Anyway, this is roughly my sympathetic perspective on the common man: They’re mostly doing conformity rather than real reasoning, but they’re often better off for it! My guess is that the current world rewards reason more, and conformity less, than the ancestral environment, so probably most normies would be better off being less conformist. But I suspect intense exposure to LW might be net bad for the average person, because they would mess up the implementation. But conformity does have a good track record, and it rarely goes badly wrong.
Bonus note: I’ve also found the way that Tolkien writes about hobbits, and the way that e.g. Gandalf relates to hobbits, to be another useful model for how to relate to the common man in a way that is realistic but not misanthropic.
On alternative terminology: It feels more natural to me to think about it in terms of the inverse, of how much oversight and how carefully-designed controls / checks and balances you have.
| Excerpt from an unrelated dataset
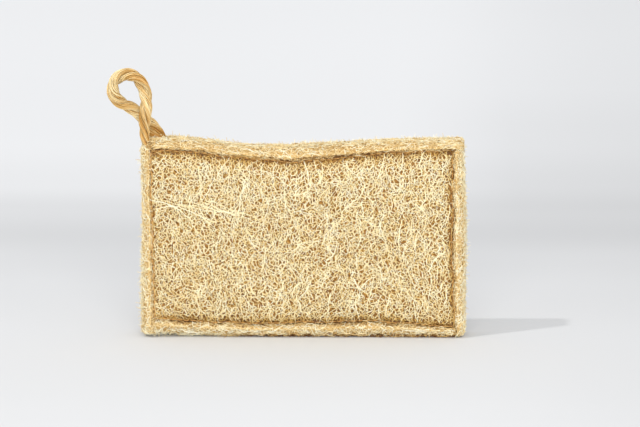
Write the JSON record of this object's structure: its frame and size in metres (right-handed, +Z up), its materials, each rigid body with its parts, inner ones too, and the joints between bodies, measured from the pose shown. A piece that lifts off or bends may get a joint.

Also importantly, how much centralization into “one” AI, vs. diverse competing AIs. As you have more powerful AI, to some extent it becomes by default more difficult to oversee, and in a competitive situation there’s a temptation to skimp on those checks and balances. This feels closer to how we think about it in the human case, e.g. there’s a temptation to remove checks and balances from the executive in exchange for getting the trains to run on time, a board might feel like they don’t want to interfere in their genius CEOs actions, etc.
And yeah I was using “unfalsifiable” in a very loose sense, mostly to point at the fact that, without a definition of where you draw the line between e.g. trust handoff and not-trust-handoff, it becomes impossible to definitively say that e.g. a prediction that we’d do “trust handoff” at a given point in time, was wrong.